EFCC: refused to respond to questions sent by Reuters asking about the investigation by Italian prosecutors
EFCC: refused to respond to questions sent by Reuters asking about the investigation by Italian prosecutors

On a day that Nigeria marked its 54th independence anniversary, Italian prosecutors were busy combing the books of state-backed firm Eni SpA over allegations that it bribed Nigerian officials an d politicians in the course of buying of a Nigerian oil block three years ago.

The prosecutors allege that at least half of the $1.1 billion paid was used to bribe local politicians, intermediaries and others, according to official documents and a person close to the investigation.

The Milan prosecutors have placed the Italian oil company, its former chief executive Paolo Scaroni and current CEO Claudio Descalzi under investigation for alleged international corruption surrounding the deal for the OPL 245 offshore oil field concession.

Eni and both managers, neither of whom have been charged, have denied any wrongdoing.

Calling on their UK counterpart to assist in freezing suspect assets, Italian prosecutors said in a letter to the UK’s Crown Prosecution Service (CPS) seen by Reuters that at least $533 million was paid to Nigerian officials and intermediaries who helped secure the sale.

The case has been a setback for the government of Prime Minister Matteo Renzi, because Italy’s 39-year old leader hand-picked company veteran Descalzi to run Eni as part of a recent management overhaul at the country’s state-controlled companies.

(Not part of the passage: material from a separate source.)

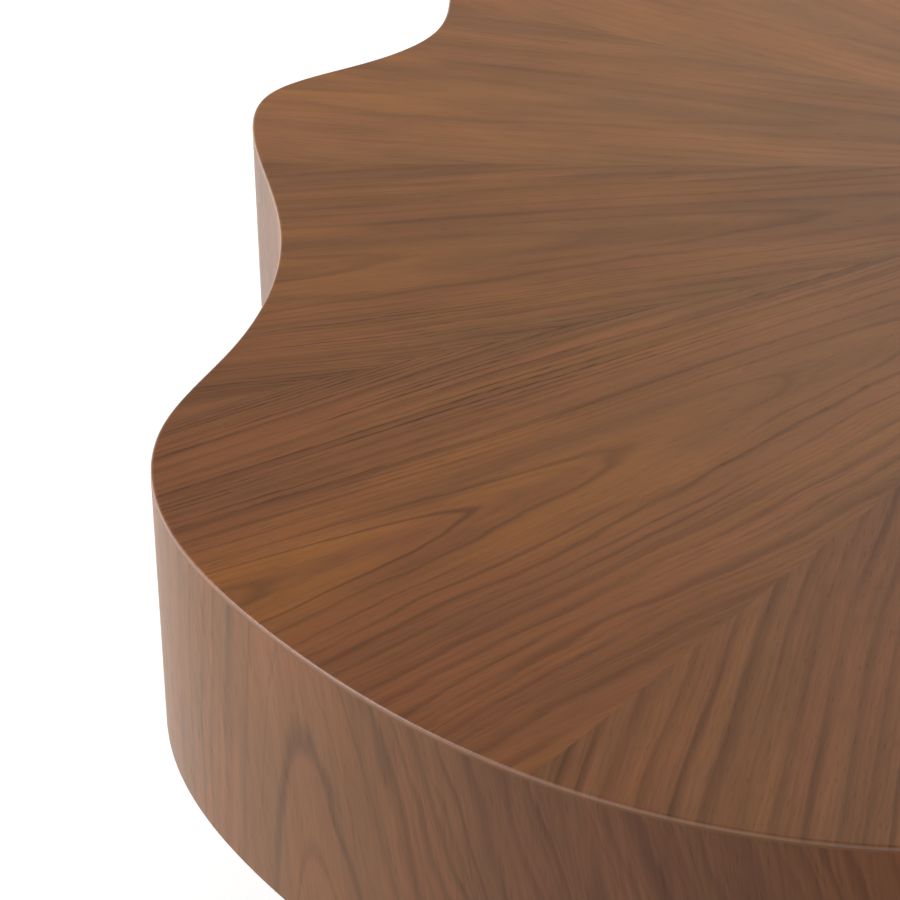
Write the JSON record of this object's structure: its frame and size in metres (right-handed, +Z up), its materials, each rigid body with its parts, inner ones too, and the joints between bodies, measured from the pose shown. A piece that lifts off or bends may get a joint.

Renzi has publicly supported Descalzi and said no conclusions should be drawn before the investigation is completed.

Eni and Royal Dutch Shell, which is not under investigation, bought the rights to the OPL 245 offshore oil licence block from the Nigerian government in 2011.

Matteo Renzi, Italy Prime Minister
Matteo Renzi, Italy Prime Minister

Production from the deepwater oil field is expected to begin in 2016 with the field estimated to hold up to 9.23 billion barrels of crude, equivalent to nearly a quarter of the country’s total proven reserves, according to industry figures.

An aide to Renzi told Reuters the case involving Eni, which is Italy’s biggest company by market capitalisation and the state’s biggest asset, was “not a big cause for concern at the moment.”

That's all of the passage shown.